Trinidad Atlantic LNG Train 4, at a nominal capacity of 5.2 million tpy, is the largest LNG train under construction in the world (Fig. 2). A similar capacity LNG train, about 5 million tpy, is also under construction at Damietta, Egypt.

New technologies

A recent study by BP PLC evaluated a proposed new liquefaction technology, Liquefin, which uses dual mixed refrigerants and aluminum plate fin heat exchangers.1

The study authors evaluated several cases, including one that used two Frame 7 or Frame 9 gas turbines, each driving a refrigerant compressor, with waste-heat recovery. Plant electricity is generated from steam.

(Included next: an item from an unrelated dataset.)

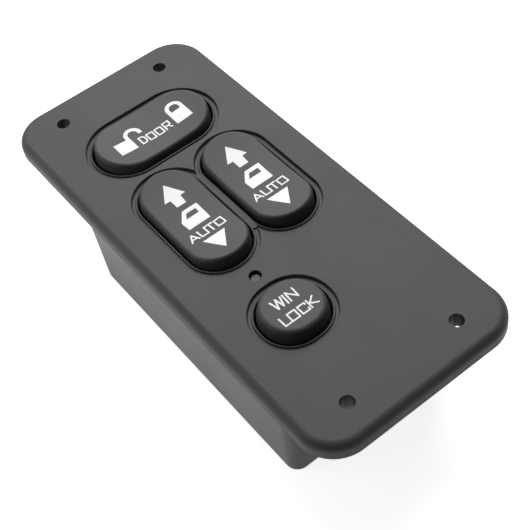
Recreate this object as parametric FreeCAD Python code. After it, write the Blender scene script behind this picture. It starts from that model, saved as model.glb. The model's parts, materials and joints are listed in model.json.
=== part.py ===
import FreeCAD, Part
import math
import os
from FreeCAD import Vector

# Power window switch panel, in millimetres.
# The origin is the centre of the four fixing holes on the plane that the panel's foot sits on.
# +Z points out of the face, +Y towards the door lock rocker, +X to the right of the face.

# Face panel
panel_width = 61.9
panel_length = 145.4
panel_height = 5.0
panel_corner_radius = 10.5
panel_edge_width = 2.4
face_thickness = 2.2
skirt_wall = 2.0

# Fixing holes
fixing_pitch_x = 34.0
fixing_pitch_y = 126.5
fixing_hole_diameter = 3.8
fixing_hole_chamfer = 0.3
fixing_boss_diameter = 8.0
end_rib_thickness = 1.2
end_rib_offset = 8.0
end_rib_foot = 0.5
end_rib_gap = 1.0

# Key pockets: the outer outline of each shallow step in the face, a groove in it and a bead round each key
pocket_depth = 0.9
pocket_ledge = 1.5
pocket_edge_chamfer = 0.3
bead_width = 0.6
bead_drop = 0.45
key_gap = 0.5
collar_wall = 1.2
collar_foot = 0.6
door_pocket_length = 40.8
door_pocket_width = 24.6
door_key_y = 41.9
window_pocket_length = 43.2
window_pocket_width = 22.0
window_key_pitch = 20.9
window_key_y = 6.6
lock_pocket_width = 22.5
lock_pocket_length = 21.9
lock_pocket_corner = 10.5
lock_key_x = -10.1
lock_key_y = -34.7

# Rounded edges, worked off in two slopes: the share of the edge's width that each takes
edge_slope_share = 0.63
edge_blend_share = 0.24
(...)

Another case study used four LM 6000 gas turbines with inlet air cooling to drive the compressors. Yet another case study used large electric drives of up to 100 Mw for the refrigeration compressors. The authors concluded that there are opportunities to lower costs and reduce CO2 emissions from larger-train LNG plants.

Air Products and Chemicals Inc. developed the AP-X process by adding a nitrogen expansion cycle to the pro- pane precooled, mixed-refrigerant process.2 The nitrogen cycle reduces the load on the limiting mixed-refrigerant service to about 60%; this allows capacities of up to 8 million tpy.

The ConocoPhillips-Bechtel LNG Product Development Center has developed large LNG train designs using the Phillips optimized cascade LNG process.

Construction continues on additional LNG capacity at the Atlantic LNG complex, Trinidad and Tobago. Train 1 (right) has operated successfully since July 1999 and is being debottlenecked. Train 2 started up in August 2002, 3 months ahead of schedule. Train 3 also started up ahead of schedule, in May 2003. Train 4 is under construction (Fig. 2).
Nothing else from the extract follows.